İfade değiştiren yalancı tanıklar, “gizli (!)” tanıklar, yüzlü-yüzsüz tanıklar, kalkmışlar utanmadan ailelerin, ülkenin kaderiyle oynayanlar…Hukuka da soruyorum: Tarihe veya adil bir yargıya bir gün nasıl izah edilecek bunlar?
“Onlar” ne yazık ki, en büyük zararı dine verdiler. Bayram günlerinin o ulvi güzelliğine, dini, ayrımcılığın acımasız silahı haline dönüştürerek tecavüz ettiler. Baktım, İslam’ın temel felsefesinden bihaber bir şempanze, geçen gün bir haber kanalında Türkan Saylan’a hakaret edip demokrasi otobanı üzerinden şeriat propagandasına devam ediyor. “Allah akıl fikir versin!” bile demedim. Zavallılığına acıyıp iptidailiğini seyre daldım. Beyni küçücükken yıkanmış ve artık fosilleşmiş. Görevi, zehirini yılan gibi akıtıp gençlerin beynini kirletmek. Daha yakınlarının gözyaşları dinmemişken, Saylan gibi dünyaya örnek olmuş bir insana bu kadar hayasızca saldırabilen zavallıyı bu saatten sonra ne peygamber affeder, ne de psikiyatr kurtarabilir...
Arife günü Balık Pazarı’nda balıkçının somonu ayıklamasını beklerken ailece bir midye tava ve bira alıp oturduk. Aydınlıkçı bir dosttan derginin son sayısını ve Perinçek’in “Ergenekon Savunması” kitabını satın aldım. Derginin kapaktan verdiği “Yurtseverlik suçsa, bizi de içeri alın!” kampanyasına katılan aydınların haykırışlarını duydum. Helal olsun! Aylardır ya da neredeyse yıllardır dillendirdiğimiz en önemli cümle kampanya olmuş. Bu, ben yurtdışındayken atılmış en önemli adım. İmzamı tabii ki ekliyorum ve milyonlara sesleniyorum: Atatürkçülük suçsa, Türkiye’yi hapishane ilan edin ey gafiller!” diye sonuna kadar haykırmak, hepimizin boyun borcudur! “
Perinçek’in, Tuncay Özkan’ın yeni kitapları, Balbay’ın arada okuyabildiğimiz o nefis makaleleri… Silivri bize sesini duyurmaya çalışıyor. “F tipi” gerçeğinin, “hukukun üstünlüğü” ve “yargı bağımsızlığı” gibi zırhlı kılıflara bürünerek ülkeyi uçuruma sürüklediği şu günlerde, Türkiye’yi uyandırmak şart!

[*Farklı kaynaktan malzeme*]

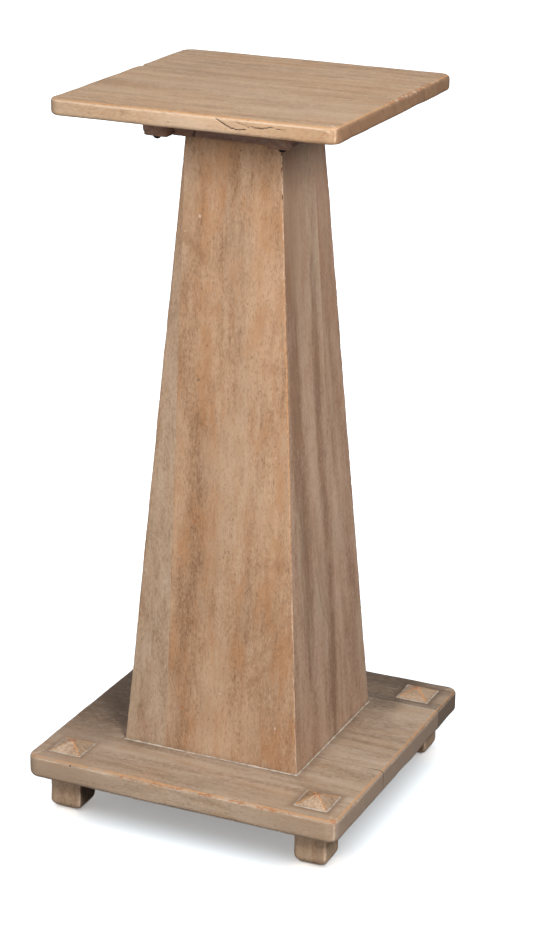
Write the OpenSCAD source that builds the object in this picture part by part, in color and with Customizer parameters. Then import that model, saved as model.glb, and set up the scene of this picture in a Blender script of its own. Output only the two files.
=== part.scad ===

Ve en son sevgili Balbay’a sesleniyorum: Ümit (Zileli) sana her hafta hepimiz adına o anlamlı satırlarını sevgiyle yolluyor. Sen de lütfen Silivri’deki en yakın arkadaşım olarak içerideki dostlarımıza bu satırları ilet. Yalnız değiller! Ve bu haksızlık günleri yakında sona erecek. Her bir masum aydın, tabii ki bu davadan “onurlanmış” olarak çıkıp halkına dönecek.
Sevgili Türk halkı, ne yazık ki bu bayram, buruk bir bayram… Dinin temel mesajlarından hiçbirini anlayamamışların, şekere acı ve ekşi karıştırdıkları bayram… Gidin o aydınlar bildirisini imzalayın. Ortaya çıkıp haykırın: Yurtseverlik, Atatürkçülük suçsa, en büyük suçlu benim, hadi gelin, işte buradayım!” deyin. Silivri’de hukuka, insanlığa, aydınlanmaya sahip çıkın.